Material:
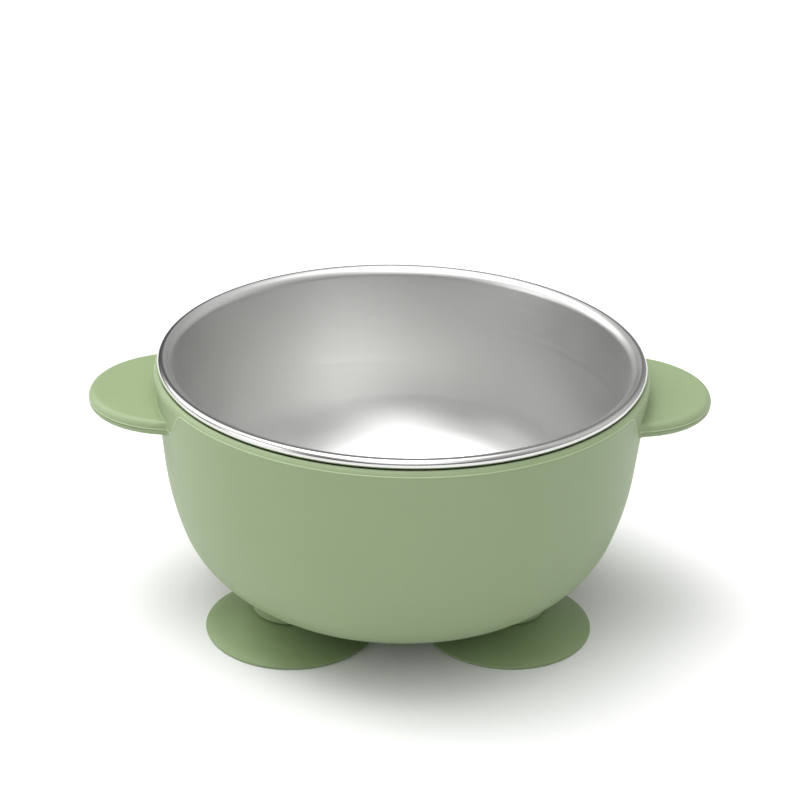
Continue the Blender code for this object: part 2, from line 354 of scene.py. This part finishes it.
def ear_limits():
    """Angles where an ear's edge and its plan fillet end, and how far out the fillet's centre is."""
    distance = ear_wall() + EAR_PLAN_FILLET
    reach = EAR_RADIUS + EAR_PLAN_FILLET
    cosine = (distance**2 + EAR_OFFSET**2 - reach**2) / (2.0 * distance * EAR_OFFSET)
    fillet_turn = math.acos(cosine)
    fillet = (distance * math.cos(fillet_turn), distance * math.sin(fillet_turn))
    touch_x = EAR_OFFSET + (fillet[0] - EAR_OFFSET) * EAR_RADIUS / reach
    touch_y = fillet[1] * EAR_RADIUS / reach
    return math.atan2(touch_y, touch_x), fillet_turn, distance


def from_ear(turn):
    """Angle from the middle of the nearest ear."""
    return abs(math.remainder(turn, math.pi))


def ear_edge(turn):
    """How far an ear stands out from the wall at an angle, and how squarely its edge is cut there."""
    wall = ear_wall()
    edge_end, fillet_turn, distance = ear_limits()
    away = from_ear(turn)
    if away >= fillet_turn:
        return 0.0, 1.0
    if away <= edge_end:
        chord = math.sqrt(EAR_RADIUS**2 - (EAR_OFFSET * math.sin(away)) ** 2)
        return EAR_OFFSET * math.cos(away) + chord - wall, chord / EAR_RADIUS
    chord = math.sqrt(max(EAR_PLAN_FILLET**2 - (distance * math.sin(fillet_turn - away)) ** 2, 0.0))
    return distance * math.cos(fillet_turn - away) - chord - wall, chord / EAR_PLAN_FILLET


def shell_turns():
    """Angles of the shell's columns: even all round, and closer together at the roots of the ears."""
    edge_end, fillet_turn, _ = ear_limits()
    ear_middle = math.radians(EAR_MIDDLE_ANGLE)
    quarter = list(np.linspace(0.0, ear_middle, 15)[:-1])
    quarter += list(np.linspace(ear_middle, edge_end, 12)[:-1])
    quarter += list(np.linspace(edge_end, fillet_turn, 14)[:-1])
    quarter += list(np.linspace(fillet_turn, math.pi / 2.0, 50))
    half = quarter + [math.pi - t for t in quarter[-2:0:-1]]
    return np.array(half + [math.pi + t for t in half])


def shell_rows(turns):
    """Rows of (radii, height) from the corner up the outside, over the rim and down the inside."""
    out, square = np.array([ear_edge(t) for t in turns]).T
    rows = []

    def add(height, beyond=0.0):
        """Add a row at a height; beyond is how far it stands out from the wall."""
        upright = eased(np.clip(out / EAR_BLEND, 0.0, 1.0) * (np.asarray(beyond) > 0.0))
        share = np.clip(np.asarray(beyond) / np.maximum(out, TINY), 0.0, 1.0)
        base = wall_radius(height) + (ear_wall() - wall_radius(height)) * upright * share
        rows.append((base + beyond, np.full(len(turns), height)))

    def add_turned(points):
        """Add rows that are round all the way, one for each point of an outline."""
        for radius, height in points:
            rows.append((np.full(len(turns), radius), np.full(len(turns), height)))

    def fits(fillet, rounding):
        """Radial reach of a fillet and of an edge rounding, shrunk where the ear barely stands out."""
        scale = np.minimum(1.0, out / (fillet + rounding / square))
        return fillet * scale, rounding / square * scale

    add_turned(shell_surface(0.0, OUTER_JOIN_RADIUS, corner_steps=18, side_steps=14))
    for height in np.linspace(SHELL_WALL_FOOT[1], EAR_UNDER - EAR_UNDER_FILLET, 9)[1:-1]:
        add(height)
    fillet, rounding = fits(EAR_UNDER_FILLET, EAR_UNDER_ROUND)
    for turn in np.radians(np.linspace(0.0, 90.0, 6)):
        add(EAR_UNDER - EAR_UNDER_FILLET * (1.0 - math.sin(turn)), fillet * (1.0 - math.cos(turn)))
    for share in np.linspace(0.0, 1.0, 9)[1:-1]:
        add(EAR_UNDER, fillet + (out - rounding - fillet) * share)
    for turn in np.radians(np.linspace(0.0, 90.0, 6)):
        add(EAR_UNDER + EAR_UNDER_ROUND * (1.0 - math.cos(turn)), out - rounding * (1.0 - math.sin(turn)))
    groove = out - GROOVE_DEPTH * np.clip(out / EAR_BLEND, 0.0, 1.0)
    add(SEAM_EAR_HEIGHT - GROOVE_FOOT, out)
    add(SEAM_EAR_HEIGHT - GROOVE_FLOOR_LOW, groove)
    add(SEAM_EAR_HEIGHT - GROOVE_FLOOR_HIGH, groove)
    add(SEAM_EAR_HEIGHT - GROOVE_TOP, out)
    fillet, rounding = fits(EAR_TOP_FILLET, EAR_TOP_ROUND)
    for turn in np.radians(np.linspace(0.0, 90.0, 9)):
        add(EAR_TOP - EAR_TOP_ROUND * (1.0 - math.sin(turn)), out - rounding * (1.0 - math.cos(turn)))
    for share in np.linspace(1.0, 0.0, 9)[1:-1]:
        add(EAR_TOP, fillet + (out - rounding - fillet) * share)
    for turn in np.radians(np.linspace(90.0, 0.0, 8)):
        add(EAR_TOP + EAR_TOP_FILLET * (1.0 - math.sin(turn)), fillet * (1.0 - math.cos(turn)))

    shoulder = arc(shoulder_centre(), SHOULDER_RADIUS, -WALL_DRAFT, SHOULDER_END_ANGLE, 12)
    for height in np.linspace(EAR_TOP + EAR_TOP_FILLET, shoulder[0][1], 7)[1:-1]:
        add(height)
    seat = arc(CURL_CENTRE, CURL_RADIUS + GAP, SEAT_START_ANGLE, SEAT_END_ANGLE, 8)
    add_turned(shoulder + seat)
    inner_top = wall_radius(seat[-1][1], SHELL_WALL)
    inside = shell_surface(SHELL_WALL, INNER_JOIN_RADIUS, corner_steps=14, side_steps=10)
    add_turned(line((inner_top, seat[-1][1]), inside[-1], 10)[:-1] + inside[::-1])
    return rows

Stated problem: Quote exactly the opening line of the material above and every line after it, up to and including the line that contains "return distance *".

Task output:
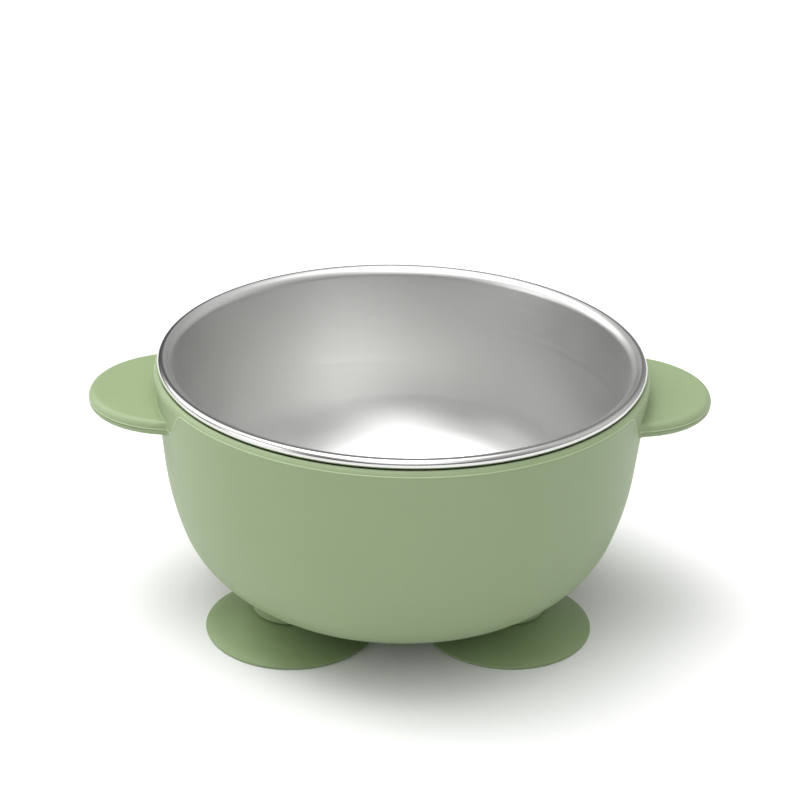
Continue the Blender code for this object: part 2, from line 354 of scene.py. This part finishes it.
def ear_limits():
    """Angles where an ear's edge and its plan fillet end, and how far out the fillet's centre is."""
    distance = ear_wall() + EAR_PLAN_FILLET
    reach = EAR_RADIUS + EAR_PLAN_FILLET
    cosine = (distance**2 + EAR_OFFSET**2 - reach**2) / (2.0 * distance * EAR_OFFSET)
    fillet_turn = math.acos(cosine)
    fillet = (distance * math.cos(fillet_turn), distance * math.sin(fillet_turn))
    touch_x = EAR_OFFSET + (fillet[0] - EAR_OFFSET) * EAR_RADIUS / reach
    touch_y = fillet[1] * EAR_RADIUS / reach
    return math.atan2(touch_y, touch_x), fillet_turn, distance


def from_ear(turn):
    """Angle from the middle of the nearest ear."""
    return abs(math.remainder(turn, math.pi))


def ear_edge(turn):
    """How far an ear stands out from the wall at an angle, and how squarely its edge is cut there."""
    wall = ear_wall()
    edge_end, fillet_turn, distance = ear_limits()
    away = from_ear(turn)
    if away >= fillet_turn:
        return 0.0, 1.0
    if away <= edge_end:
        chord = math.sqrt(EAR_RADIUS**2 - (EAR_OFFSET * math.sin(away)) ** 2)
        return EAR_OFFSET * math.cos(away) + chord - wall, chord / EAR_RADIUS
    chord = math.sqrt(max(EAR_PLAN_FILLET**2 - (distance * math.sin(fillet_turn - away)) ** 2, 0.0))
    return distance * math.cos(fillet_turn - away) - chord - wall, chord / EAR_PLAN_FILLET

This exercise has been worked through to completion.